→ SUPPLIED DATA
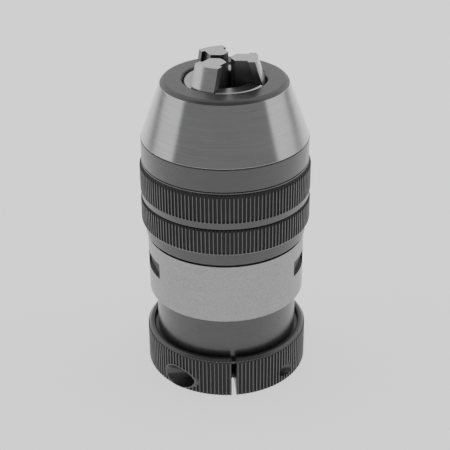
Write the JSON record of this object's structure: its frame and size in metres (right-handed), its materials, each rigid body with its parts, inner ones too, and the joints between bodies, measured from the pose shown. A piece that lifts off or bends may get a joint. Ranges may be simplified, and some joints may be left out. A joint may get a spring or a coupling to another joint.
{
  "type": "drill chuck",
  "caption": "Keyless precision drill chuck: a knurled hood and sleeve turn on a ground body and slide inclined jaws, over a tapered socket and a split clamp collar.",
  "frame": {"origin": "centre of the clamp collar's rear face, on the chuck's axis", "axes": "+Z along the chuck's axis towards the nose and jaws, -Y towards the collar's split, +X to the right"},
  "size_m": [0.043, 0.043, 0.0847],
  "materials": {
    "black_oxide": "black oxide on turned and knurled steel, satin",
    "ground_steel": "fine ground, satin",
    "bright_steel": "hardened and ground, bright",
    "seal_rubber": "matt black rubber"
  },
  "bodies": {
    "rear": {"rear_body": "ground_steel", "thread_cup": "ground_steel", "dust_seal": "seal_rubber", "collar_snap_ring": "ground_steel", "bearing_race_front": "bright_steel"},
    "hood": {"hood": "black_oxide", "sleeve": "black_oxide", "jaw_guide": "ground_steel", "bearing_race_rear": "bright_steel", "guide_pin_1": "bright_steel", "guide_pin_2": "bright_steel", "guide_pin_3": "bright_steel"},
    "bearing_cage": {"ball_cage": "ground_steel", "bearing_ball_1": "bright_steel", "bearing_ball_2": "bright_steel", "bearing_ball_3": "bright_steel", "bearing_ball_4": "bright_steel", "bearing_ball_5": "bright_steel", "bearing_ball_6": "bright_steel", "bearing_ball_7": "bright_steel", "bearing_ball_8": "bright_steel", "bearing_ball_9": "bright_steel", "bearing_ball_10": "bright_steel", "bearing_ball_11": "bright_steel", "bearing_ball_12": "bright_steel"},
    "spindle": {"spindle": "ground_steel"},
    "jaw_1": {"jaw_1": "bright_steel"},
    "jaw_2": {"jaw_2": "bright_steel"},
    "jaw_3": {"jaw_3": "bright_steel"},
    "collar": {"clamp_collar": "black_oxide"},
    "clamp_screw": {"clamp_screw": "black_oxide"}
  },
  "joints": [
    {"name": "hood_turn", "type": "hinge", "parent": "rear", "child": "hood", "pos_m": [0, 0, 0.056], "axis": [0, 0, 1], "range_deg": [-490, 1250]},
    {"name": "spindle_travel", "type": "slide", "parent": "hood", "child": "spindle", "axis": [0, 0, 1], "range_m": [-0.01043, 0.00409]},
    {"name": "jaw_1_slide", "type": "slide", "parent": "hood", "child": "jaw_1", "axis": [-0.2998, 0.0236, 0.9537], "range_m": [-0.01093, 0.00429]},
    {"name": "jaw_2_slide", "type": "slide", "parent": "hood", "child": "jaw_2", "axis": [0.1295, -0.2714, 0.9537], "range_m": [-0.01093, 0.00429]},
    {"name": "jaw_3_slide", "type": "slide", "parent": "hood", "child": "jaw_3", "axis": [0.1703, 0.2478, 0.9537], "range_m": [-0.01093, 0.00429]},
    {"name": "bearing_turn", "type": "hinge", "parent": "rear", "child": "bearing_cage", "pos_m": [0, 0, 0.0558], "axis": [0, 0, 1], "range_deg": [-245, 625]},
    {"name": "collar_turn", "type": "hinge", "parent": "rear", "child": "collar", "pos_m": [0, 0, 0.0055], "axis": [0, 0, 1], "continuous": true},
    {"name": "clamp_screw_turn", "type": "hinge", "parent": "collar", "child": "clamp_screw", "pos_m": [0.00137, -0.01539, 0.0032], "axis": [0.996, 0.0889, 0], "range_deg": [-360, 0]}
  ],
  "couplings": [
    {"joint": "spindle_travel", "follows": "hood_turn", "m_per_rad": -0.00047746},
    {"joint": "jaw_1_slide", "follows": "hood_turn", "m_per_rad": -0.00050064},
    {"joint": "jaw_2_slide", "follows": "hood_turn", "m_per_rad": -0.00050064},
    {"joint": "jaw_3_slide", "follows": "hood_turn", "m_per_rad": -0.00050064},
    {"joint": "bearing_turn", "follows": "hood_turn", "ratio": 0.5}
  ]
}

→ WHAT TO WORK ON
Count all lines of the data that include "joints". The answer is the number alone.

→ TASK RESULT
2